Bitcoin’s immutability is a feature for censorship resistance, but a liability for compliance. In Gulf shipping, you need reversibility—what if a tanker is hijacked? You can’t revert a Bitcoin transaction. So the “solution” becomes a hybrid: a custodian that holds the Bitcoin and issues a permissioned token on a private ledger. That’s not Bitcoin adoption. That’s a bank with extra steps.
I predicted this exact scenario during my NFT floor manipulation takedown in 2021. Protocols that claim to disrupt existing systems often end up replicating them under the hood. Here, the shipping companies will demand insurance, escrow agents, and multi-sig setups that require legal recourse. That’s not a decentralized world. That’s the current system with Bitcoin as an expensive settlement token.
Moreover, the sanctions risk is not symmetric. The U.S. can designate any Bitcoin address as a Specially Designated National (SDN).
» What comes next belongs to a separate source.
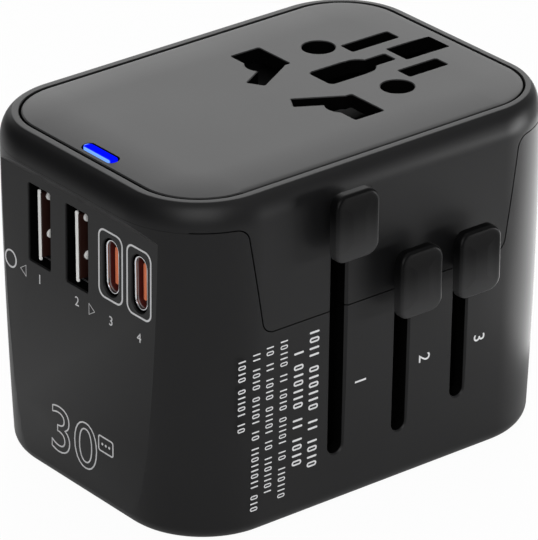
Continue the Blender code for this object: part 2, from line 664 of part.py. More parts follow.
def leg_places():
    return [(sx * LEG_X, sy * LEG_Y) for sx in (-1, 1) for sy in (-1, 1)]


def screw_passages():
    """A recess for the head and a hole for the shank, below each leg of the frame."""
    head = SCREW_HEAD_RADIUS + FIT
    shank = SCREW_RADIUS + FIT
    seat = SCREW_RECESS + SCREW_HEAD + FIT
    return together(
        *[
            loft([(circle(head, at, 16), -FLOOR), (circle(head, at, 16), seat),
                  (circle(shank, at, 16), seat), (circle(shank, at, 16), PILLAR_TOP + FLOOR)])
            for at in leg_places()
        ]
    )


def make_casing(looks):
    housing = piece(
        "lower_housing", loft(casing_levels()), looks["casing"], cuts=[above_seam(0.0), tongue(FIT)]
    )
    pillars = [prism(circle(PILLAR_RADIUS, at, 16), FLOOR / 2, PILLAR_TOP) for at in leg_places()]
    for solid in (panel_backing(), together(*pillars)):
        combine(housing, "UNION", solid)
    for solid in (panel_cutter(), port_cutters(), slot_cutters(), floor_cutters(), screw_passages()):
        combine(housing, "DIFFERENCE", solid)
    cap = piece("upper_cap", loft(casing_levels()), looks["casing"])
    region = combine(cap, "INTERSECT", above_seam(-FIT))
    combine(region, "UNION", tongue(0.0))
    combine(cap, "DIFFERENCE", slot_cutters())


# ---------------------------------------------------------------- face plate and socket
def us_slot(side, shift, z0, z1):
    length = US_HOLE_NEUTRAL if side > 0 else US_HOLE_LINE
    x0 = US_HOLE_X - length / 2 + shift
    y = side * US_Y
    return box(x0, x0 + length, y - US_HOLE_WIDTH / 2, y + US_HOLE_WIDTH / 2, z0, z1)


def slanted_slot(side, shift, z0, z1):
    along = Vector((math.cos(SLANT_ANGLE), side * math.sin(SLANT_ANGLE))) * SLANT_LENGTH / 2
    across = Vector((-math.sin(SLANT_ANGLE), side * math.cos(SLANT_ANGLE))) * SLANT_WIDTH / 2
    middle = Vector((SLANT_X + shift, side * SLANT_Y))
    half_turn = ((1, 1), (-1, 1), (-1, -1), (1, -1))
    corners = [tuple(middle + along * a + across * b) for a, b in half_turn]
    return prism(corners, z0, z1)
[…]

Once that happens, U.S. exchanges must freeze all funds connected to that address. If a major Gulf shipping company starts using Bitcoin for Iran-linked payments, they become a target. The ripple effect would freeze liquidity for all Bitcoin-based shipping, creating a contagion event.
The market is pricing in a binary outcome: adoption = bullish. But the real outcome is a regulatory crackdown = bearish for price, bullish for compliance vendors (Chainalysis, TRM Labs, Fireblocks). I’ve seen this play in the FTX aftermath: the survivors were not the gamblers, but the infrastructure providers.
Takeaway: What to Watch Next
This story will not be resolved in a week. The immediate price action is noise. What matters:
- On-chain signals: Watch for a sudden spike in large Bitcoin transactions from Middle East exchanges (e.g., CoinMENA, Rain) to unknown addresses. That’s real institutional flow.
- Regulatory statements: If OFAC issues a new advisory specifically warning against Bitcoin use in Gulf shipping, sell first, ask questions later.
- Oil futures: If WTI breaks above $100, risk assets likely collapse again. Bitcoin may follow short-term, but long-term holders could see it as a dip.
My experience from building the Bitcoin ETF inflow prediction model in 2024 taught me one thing: institutional interest is real, but it follows a slow, deliberate path. This event is a catalyst, but it’s a double-edged sword. The sooner traders realize that adoption under sanctions is not a smooth road, the better positioned they will be.
Code doesn’t lie. But this time, the code is silent. Pay more attention to the courts and the oil terminals than the mempool.